院長コラム
Column

川の流れのように

2021年06月23日

自分が何になりたいかということはなかなかわからないものです。またわかっていても描いたとおりの思い通りにはならないこともよくあることです。

特に若い時代には、これからの人生についてどうすべきかと悩み苦しんでいる人も多いのでしょう。

現状に満足できていない場合、別の道があるのではと自分探しの旅を繰り返している人もいるのでしょう。

また、理想と現実のギャップのために元気をなくし病気を引き起こしてしまう人もいるのかもしれません。

自分がどのようになるかは、周りの環境や人との巡り合いによってもかわってきそうです。

自分で決めた理想だけではなく、たまたまの縁の積み重ねということもあるのでしょう。

いざ自分のことを振り返ってみてもいろいろな迷いはありました。

こと仕事に関しては、比較的はやいうちに医師をえらぶことになりましたので、周りの人からは進路で悩む必要がなかったのではといわれたこともありました。

しかし、かならずしもそうではないような気もします。また専門によっても歩む道はかなり違ってきそうです。

少し振り返ってみると、まず私が循環器内科をえらんだのは、血液は全身に回っているので全体的な病気の管理をできるのではということでした。そして、患者さんに近い立場で医療を行いたいということもありました。

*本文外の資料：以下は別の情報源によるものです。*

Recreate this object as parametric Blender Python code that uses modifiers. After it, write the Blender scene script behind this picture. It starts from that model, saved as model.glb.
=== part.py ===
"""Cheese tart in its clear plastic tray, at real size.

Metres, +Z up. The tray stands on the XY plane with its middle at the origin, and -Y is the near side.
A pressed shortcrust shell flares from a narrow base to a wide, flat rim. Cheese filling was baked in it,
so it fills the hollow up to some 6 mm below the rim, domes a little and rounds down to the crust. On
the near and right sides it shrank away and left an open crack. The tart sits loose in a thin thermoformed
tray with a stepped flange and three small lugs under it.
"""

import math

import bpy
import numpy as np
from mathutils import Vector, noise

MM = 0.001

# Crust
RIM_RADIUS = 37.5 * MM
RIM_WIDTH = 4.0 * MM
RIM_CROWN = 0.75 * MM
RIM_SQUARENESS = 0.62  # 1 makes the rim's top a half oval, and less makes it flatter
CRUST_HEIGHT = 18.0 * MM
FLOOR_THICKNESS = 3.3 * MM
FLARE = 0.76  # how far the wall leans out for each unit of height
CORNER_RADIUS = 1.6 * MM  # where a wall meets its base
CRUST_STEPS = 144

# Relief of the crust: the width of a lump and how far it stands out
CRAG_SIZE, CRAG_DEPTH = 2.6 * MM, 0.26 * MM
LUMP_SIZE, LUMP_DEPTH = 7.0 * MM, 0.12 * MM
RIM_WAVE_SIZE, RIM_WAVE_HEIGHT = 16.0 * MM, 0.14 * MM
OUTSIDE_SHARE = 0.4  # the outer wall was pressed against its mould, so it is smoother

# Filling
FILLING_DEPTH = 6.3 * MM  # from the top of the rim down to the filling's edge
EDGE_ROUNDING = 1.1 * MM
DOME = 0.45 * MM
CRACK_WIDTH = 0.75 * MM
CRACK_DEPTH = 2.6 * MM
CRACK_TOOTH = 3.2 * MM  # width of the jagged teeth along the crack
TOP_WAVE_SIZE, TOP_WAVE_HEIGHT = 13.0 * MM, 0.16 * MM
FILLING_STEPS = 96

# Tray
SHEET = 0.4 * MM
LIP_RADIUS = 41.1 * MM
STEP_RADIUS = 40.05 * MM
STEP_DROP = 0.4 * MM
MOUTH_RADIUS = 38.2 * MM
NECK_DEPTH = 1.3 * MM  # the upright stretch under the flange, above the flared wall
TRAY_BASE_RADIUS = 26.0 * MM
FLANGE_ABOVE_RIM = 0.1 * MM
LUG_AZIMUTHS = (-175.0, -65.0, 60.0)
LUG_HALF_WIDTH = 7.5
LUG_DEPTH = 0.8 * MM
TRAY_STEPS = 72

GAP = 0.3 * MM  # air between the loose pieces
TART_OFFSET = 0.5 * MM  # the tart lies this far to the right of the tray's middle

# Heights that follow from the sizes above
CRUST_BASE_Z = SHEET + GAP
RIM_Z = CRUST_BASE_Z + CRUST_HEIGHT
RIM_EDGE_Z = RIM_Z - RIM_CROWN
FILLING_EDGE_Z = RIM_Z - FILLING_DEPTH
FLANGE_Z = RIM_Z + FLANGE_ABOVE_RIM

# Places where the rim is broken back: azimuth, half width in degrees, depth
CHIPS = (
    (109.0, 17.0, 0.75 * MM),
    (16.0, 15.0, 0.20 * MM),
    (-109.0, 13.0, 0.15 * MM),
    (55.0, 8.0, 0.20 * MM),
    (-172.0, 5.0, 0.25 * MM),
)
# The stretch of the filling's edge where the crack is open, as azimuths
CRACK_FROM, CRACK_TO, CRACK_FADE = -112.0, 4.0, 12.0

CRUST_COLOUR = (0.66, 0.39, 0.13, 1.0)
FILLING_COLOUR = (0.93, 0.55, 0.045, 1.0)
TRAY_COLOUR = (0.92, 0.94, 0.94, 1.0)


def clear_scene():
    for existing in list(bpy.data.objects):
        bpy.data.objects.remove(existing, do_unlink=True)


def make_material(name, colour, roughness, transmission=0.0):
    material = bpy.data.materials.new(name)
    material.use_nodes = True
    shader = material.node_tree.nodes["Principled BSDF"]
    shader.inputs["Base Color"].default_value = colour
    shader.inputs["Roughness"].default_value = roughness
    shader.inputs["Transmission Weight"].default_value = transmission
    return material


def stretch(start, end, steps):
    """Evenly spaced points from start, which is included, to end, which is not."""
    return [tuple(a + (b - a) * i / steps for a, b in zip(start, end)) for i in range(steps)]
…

循環器内科として働き始めましたが、実際は検査中心の専門内科であり、思い描いていたものとはかなり違いました。

そして、あまりにも厳しい労働環境で自分には向いていないのではと思いなやんだ時もありました。しかし途中でなげだすのが悔しくてなんとか持ちこらえたということだったように感じます。

不整脈治療を専門にするのも自らが希望したわけではなくたまたま周りにやる人がいなかったからです。他の人のために頑張ってくれという感じでした。

不整脈は循環器の中でもかなり専門に入りこんだ領域です。

全身管理をしたいと思っていたはずなのに、気が付けばかなりのニッチな専門の道に流されて入り込んでいたという感じでしょうか。

しかし、流されながらもやりだすとだんだん楽しくなってくるというのはあるように思います。

医師のキャリアとしては、教授職や基幹病院の管理職などへのいわゆる出世の道をすすむことに魅力を感じる人も多いのかもしれませんが、理想通りにはならない時もあります。

自分の実力だけでなく、相性がいいか、たまたま場所が空いていたかなどいわゆる運と巡り合わせもありそうです。これは大きな会社や組織でも当てはまることなのでしょう。

人により価値観は様々ですが、個人的には権威や名誉をめざす競争の路には心の安住はないのだと感じてしまいます。

そんなこんなで、いい歳になってからでも初心にもどりクリニックを始めることを決めたということもあります。

そして、いままでの臨床経験を考慮し、循環器・不整脈の専門クリニックを目指すことにしました。

「川の流れのように」というのは亡き美空ひばりさんが「自分から遠い若い世代の人たちにメッセージを残したい」との思いから作られた30年以上前に作られた大ヒットした歌です。

今でも多くの人の心に残る名曲だとおもいます。私もたまに鼻歌で歌っているときもあります。

「水の流れがあっちにぶつかり、こっちに突き当たりしながらだんだん大きくなる。」様の描写はある意味人生にも例えられ、多くの人が共感するのでしょう。

若い時代、人に流されるだけなのは嫌で素直にこの歌に同意したくないと思っていました。

しかし今振り返ると、それでいいのだとも感じています。

川の流れにまかせるように日々を楽しみながら修練を積み、流れ着いた先のたまたま景色のいい場所に自らの居を築き、そこで縁のある人と羽を広げ、ともに努力をするということでいいような気もします。